[Request]: Return the lines from the line containing "Write the Blender" through the line containing "and hot glue." exactly. No other line should appear in the answer.

○ ○ ○ ○

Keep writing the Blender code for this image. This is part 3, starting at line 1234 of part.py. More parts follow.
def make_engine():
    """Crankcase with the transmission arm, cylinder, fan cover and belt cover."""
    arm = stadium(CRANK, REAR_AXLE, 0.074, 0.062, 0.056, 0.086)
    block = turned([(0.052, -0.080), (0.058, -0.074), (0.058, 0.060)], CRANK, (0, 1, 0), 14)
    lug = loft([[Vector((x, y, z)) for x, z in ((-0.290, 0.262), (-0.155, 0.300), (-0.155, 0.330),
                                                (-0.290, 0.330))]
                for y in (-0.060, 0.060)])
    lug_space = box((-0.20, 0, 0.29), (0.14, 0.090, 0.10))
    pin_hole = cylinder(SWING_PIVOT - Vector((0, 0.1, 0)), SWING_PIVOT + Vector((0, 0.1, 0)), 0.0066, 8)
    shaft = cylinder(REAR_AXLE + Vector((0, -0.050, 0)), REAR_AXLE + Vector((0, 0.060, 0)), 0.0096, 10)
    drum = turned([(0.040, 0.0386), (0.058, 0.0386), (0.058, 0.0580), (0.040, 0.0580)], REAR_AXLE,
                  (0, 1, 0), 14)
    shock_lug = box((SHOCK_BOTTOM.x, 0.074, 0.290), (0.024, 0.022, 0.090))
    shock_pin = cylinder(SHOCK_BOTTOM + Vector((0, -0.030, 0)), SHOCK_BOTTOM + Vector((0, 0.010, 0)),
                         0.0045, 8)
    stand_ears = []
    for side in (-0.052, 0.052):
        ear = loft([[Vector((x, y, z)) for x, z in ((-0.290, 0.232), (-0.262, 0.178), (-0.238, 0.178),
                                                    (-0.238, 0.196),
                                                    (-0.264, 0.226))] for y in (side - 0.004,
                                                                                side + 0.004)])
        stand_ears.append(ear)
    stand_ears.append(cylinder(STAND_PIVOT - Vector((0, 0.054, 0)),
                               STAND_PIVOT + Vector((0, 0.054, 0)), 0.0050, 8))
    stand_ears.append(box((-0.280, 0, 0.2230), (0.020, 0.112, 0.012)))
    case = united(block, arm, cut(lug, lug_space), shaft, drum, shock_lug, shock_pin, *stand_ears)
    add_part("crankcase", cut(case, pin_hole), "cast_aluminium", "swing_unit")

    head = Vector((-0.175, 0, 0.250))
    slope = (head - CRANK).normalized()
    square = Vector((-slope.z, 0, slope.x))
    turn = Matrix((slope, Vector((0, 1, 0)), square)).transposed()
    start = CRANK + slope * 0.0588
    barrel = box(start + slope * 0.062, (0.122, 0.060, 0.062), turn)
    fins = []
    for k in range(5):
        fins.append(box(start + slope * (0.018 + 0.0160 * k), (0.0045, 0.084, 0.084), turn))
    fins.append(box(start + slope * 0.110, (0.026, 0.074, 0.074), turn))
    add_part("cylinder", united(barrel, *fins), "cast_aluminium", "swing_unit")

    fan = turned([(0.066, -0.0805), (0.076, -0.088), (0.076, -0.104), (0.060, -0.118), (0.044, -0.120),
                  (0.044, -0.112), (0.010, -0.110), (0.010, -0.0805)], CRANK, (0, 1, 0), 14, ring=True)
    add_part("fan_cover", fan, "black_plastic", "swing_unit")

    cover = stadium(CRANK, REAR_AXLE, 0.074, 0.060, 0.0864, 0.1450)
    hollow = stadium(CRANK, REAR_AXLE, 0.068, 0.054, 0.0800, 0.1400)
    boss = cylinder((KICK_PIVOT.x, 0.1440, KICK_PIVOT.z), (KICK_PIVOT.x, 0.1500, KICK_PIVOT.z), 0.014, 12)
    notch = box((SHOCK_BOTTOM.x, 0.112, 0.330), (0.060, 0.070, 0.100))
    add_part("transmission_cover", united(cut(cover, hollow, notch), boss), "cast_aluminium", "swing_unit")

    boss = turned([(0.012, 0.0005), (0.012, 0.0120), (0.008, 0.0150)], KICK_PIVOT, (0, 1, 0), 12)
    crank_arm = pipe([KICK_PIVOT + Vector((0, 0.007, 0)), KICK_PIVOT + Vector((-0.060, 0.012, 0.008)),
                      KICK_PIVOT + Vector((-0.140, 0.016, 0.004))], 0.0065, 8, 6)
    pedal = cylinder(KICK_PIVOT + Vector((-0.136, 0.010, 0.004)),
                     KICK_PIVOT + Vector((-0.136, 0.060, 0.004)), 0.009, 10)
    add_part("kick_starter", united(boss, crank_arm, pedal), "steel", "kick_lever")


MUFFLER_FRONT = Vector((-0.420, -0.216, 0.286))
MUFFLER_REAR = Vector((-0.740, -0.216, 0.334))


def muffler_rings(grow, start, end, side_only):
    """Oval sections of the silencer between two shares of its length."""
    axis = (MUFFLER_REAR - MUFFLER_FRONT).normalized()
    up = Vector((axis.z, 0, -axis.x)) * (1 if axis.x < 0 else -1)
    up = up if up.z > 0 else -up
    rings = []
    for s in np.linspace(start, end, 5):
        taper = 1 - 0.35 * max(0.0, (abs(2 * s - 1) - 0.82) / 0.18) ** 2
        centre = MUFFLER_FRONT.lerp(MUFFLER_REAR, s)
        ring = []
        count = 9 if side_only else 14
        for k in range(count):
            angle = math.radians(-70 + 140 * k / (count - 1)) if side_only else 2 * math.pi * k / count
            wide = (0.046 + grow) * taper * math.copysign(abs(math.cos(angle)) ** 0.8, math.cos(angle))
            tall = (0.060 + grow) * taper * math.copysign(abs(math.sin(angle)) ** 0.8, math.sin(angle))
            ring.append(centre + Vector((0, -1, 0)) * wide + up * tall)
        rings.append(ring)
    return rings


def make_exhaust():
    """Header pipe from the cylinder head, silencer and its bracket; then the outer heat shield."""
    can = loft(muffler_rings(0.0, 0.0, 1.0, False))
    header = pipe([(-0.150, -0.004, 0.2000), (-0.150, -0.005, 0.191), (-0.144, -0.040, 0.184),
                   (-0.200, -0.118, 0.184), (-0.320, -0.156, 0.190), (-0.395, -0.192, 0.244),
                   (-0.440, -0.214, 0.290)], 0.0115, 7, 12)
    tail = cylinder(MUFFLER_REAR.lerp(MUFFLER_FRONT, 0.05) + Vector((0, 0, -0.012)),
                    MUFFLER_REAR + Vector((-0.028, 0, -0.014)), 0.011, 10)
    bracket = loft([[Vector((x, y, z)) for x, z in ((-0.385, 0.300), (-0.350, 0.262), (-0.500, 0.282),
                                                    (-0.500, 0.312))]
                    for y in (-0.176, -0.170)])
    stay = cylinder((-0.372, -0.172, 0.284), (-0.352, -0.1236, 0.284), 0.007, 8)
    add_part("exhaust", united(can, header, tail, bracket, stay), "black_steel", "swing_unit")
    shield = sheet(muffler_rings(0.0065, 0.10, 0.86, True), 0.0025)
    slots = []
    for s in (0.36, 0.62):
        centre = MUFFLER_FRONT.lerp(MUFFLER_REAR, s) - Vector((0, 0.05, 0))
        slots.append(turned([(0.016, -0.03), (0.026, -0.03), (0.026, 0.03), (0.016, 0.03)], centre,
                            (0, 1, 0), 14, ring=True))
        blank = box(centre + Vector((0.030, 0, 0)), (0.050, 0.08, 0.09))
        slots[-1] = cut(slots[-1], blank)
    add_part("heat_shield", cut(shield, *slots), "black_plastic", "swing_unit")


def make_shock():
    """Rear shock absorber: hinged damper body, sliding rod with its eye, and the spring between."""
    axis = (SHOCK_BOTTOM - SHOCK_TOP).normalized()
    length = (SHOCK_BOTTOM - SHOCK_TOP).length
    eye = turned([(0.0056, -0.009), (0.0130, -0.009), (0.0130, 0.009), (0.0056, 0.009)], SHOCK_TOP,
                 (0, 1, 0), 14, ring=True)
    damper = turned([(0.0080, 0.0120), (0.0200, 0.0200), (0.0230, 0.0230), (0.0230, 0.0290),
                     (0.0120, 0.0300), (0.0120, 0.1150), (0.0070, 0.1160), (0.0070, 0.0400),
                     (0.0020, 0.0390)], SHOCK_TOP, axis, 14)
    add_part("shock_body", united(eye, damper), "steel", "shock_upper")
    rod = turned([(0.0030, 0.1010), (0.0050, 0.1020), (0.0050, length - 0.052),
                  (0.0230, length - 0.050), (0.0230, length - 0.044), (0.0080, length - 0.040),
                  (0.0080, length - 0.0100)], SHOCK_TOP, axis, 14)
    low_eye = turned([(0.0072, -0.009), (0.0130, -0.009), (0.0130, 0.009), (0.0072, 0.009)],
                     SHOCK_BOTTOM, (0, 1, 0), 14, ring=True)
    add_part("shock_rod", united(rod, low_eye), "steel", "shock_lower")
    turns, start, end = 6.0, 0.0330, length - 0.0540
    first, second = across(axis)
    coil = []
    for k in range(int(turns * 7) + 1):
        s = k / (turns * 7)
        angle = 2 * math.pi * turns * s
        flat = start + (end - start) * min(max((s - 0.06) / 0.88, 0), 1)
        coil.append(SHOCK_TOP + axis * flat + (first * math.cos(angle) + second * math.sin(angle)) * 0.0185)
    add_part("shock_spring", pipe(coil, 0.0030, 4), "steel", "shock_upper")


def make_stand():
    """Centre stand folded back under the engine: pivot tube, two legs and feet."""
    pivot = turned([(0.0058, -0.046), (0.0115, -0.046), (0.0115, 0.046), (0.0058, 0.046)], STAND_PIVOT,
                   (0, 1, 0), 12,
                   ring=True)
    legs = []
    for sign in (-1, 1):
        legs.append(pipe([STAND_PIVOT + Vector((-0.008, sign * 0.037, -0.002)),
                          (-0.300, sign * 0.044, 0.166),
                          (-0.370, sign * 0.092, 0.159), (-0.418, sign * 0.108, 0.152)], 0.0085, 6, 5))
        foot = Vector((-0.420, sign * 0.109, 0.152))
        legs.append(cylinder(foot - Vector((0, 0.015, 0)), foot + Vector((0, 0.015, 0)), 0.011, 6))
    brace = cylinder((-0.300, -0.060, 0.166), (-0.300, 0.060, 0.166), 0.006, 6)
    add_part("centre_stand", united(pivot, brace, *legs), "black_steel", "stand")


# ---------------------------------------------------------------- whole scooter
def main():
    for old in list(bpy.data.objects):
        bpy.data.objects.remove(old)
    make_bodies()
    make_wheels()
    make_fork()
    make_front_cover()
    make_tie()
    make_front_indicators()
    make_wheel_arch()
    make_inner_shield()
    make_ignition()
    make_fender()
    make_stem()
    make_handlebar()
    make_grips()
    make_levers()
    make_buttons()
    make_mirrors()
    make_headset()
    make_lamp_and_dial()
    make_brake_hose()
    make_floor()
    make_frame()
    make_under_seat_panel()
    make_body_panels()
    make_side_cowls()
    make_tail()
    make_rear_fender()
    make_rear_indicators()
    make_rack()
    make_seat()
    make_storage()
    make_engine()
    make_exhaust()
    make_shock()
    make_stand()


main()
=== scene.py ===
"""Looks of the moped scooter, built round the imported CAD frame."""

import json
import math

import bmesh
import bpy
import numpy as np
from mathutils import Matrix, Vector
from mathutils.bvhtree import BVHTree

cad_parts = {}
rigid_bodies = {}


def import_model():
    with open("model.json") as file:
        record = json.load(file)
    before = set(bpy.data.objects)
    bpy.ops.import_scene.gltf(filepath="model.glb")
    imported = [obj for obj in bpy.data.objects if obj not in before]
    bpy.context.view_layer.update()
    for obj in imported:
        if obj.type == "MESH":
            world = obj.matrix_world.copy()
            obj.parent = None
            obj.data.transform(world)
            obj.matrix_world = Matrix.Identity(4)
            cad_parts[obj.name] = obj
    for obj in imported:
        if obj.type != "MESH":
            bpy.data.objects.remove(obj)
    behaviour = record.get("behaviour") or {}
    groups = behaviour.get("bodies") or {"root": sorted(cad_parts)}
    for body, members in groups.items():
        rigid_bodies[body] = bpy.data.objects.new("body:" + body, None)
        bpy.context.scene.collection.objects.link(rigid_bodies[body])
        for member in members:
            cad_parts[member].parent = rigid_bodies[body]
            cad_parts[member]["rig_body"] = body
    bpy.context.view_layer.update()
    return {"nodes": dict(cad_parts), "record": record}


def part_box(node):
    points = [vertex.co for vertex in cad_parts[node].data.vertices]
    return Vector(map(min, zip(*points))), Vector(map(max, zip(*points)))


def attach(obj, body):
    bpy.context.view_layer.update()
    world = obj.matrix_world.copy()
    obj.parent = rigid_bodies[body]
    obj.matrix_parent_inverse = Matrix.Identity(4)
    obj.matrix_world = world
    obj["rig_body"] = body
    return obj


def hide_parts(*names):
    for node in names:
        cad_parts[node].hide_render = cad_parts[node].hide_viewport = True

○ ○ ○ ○

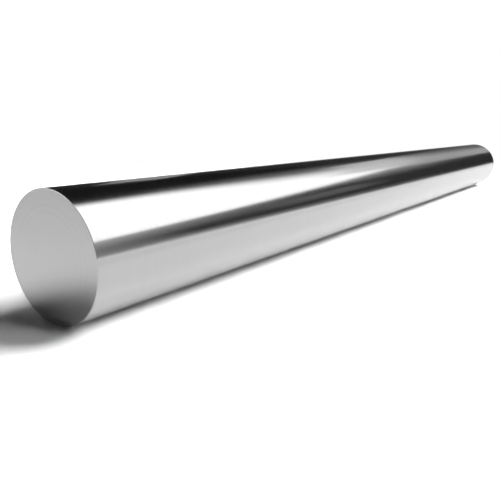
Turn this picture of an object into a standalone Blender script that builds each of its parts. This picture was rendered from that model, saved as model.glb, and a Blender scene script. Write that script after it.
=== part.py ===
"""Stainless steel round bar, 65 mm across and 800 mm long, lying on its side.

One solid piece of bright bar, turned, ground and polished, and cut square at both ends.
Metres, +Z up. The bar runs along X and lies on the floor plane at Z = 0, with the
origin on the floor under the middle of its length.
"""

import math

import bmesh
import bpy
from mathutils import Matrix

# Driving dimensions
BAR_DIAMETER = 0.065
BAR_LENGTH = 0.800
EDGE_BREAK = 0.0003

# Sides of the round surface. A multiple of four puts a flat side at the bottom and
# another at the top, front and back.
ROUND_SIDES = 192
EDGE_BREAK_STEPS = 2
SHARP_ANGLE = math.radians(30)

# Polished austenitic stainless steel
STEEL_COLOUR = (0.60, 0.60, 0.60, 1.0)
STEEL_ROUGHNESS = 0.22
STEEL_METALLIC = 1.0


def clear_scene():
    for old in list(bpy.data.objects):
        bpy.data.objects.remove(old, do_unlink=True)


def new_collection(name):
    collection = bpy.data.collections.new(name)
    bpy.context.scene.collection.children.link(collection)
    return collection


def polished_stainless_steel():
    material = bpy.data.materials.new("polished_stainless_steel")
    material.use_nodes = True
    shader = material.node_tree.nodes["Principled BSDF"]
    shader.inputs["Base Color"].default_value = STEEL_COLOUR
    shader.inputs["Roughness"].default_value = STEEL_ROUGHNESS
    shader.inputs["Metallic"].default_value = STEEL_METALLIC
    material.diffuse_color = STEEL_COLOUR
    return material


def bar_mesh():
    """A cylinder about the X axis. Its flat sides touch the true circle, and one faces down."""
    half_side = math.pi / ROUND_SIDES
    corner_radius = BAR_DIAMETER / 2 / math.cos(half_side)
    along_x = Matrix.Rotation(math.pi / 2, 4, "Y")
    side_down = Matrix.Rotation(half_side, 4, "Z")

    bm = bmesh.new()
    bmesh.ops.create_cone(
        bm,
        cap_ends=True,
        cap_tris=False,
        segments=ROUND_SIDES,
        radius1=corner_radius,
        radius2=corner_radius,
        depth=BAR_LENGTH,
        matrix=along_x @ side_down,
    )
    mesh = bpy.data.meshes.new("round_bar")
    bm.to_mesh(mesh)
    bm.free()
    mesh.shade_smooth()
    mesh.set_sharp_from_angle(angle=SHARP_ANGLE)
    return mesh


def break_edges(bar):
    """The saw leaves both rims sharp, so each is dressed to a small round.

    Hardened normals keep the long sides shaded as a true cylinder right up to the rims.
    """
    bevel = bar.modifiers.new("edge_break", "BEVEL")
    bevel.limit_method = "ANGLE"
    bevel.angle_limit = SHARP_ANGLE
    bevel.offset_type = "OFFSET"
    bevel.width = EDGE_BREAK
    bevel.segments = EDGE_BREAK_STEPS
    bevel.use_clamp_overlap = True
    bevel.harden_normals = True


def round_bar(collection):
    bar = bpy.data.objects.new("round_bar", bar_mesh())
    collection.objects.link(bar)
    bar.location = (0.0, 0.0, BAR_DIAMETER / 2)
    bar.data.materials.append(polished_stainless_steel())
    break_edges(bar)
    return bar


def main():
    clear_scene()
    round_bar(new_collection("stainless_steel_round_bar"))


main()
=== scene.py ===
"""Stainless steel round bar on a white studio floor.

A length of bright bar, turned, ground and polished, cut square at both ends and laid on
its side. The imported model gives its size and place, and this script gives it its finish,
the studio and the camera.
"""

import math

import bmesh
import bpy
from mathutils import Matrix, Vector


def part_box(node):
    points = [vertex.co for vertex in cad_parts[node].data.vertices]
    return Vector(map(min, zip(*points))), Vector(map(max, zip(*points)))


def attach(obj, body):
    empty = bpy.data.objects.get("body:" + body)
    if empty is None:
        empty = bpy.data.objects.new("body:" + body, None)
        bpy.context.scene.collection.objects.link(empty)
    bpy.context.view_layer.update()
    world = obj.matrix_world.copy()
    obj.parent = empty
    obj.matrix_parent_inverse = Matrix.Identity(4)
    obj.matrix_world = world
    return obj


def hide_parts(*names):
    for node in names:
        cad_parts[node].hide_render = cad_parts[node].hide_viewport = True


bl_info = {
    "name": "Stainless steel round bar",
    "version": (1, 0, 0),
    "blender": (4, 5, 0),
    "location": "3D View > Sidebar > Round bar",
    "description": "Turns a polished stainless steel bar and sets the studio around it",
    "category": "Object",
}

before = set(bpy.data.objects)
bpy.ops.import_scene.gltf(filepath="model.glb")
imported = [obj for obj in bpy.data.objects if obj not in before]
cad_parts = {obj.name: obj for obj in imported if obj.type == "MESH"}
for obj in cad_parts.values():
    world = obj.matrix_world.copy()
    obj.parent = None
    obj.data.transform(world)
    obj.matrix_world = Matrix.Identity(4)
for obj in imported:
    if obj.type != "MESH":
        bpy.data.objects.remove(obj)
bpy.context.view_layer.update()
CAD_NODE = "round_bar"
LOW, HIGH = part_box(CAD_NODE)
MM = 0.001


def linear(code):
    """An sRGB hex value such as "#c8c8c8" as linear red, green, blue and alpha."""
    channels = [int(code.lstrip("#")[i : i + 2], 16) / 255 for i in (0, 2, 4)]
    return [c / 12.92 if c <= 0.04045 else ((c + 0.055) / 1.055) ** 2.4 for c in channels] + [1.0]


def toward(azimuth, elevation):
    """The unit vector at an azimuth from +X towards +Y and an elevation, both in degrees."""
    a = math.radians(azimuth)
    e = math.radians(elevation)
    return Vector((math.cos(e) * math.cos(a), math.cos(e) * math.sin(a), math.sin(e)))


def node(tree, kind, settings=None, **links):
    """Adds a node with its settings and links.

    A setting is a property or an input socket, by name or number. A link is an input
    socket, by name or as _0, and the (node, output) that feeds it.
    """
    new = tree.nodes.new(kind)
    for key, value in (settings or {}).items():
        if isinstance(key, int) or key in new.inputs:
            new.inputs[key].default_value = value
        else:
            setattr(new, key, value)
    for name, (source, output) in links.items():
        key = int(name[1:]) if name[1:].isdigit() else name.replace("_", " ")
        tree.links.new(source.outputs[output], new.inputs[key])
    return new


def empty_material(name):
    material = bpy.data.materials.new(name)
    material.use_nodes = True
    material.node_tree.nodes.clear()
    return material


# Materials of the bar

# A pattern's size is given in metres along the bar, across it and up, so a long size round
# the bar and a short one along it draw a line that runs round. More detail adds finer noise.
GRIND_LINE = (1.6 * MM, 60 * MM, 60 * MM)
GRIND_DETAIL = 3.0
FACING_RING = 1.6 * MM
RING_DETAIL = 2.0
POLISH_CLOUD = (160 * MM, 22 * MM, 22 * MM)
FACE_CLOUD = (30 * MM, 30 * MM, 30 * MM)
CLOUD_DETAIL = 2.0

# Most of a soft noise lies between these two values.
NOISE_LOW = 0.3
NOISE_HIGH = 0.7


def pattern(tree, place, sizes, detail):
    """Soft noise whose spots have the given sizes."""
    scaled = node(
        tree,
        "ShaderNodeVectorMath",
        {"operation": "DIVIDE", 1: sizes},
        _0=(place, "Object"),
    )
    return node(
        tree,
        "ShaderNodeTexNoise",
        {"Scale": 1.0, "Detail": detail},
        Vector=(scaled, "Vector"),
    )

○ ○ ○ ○

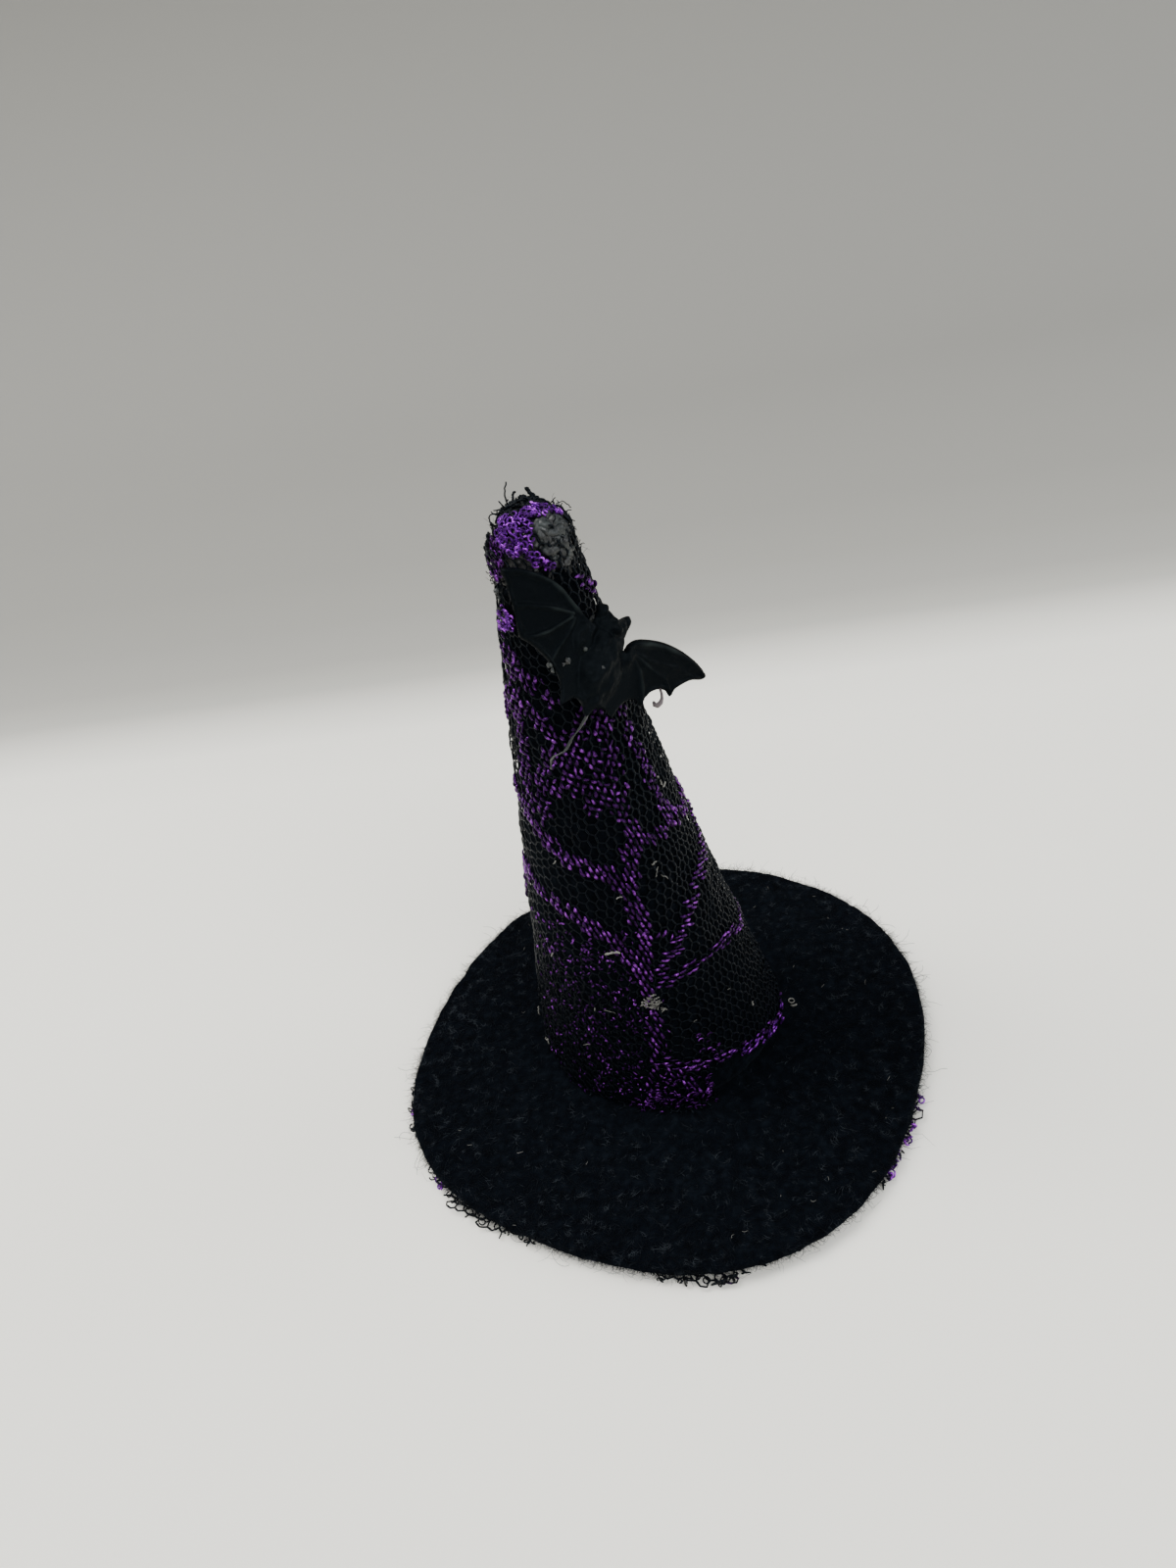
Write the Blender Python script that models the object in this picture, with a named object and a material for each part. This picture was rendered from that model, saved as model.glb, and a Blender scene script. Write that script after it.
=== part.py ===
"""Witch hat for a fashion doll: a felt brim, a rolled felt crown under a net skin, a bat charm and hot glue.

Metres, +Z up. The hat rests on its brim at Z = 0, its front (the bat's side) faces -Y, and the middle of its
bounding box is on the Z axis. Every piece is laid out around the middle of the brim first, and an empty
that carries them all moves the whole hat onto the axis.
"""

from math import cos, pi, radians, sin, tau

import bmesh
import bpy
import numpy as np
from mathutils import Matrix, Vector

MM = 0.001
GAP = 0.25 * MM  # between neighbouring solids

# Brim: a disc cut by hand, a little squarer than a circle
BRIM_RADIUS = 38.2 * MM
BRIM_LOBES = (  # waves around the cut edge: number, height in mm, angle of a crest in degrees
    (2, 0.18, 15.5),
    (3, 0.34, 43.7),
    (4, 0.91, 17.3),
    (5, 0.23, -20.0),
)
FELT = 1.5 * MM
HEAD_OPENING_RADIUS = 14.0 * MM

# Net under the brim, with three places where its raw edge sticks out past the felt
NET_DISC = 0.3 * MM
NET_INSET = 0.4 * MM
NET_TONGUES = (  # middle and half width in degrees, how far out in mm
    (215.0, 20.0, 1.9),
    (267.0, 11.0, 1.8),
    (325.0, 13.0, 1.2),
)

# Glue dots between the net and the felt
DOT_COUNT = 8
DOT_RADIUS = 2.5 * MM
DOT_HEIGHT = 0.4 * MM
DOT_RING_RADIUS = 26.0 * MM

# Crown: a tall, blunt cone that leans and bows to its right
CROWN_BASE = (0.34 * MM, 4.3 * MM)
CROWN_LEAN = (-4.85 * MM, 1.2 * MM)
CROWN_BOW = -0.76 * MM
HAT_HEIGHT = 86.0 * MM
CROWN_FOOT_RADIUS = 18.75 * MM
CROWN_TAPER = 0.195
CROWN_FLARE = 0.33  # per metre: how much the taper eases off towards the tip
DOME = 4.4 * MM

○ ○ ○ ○

[Solution below]:
Write the Blender Python script that models the object in this picture, with a named object and a material for each part. This picture was rendered from that model, saved as model.glb, and a Blender scene script. Write that script after it.
=== part.py ===
"""Witch hat for a fashion doll: a felt brim, a rolled felt crown under a net skin, a bat charm and hot glue.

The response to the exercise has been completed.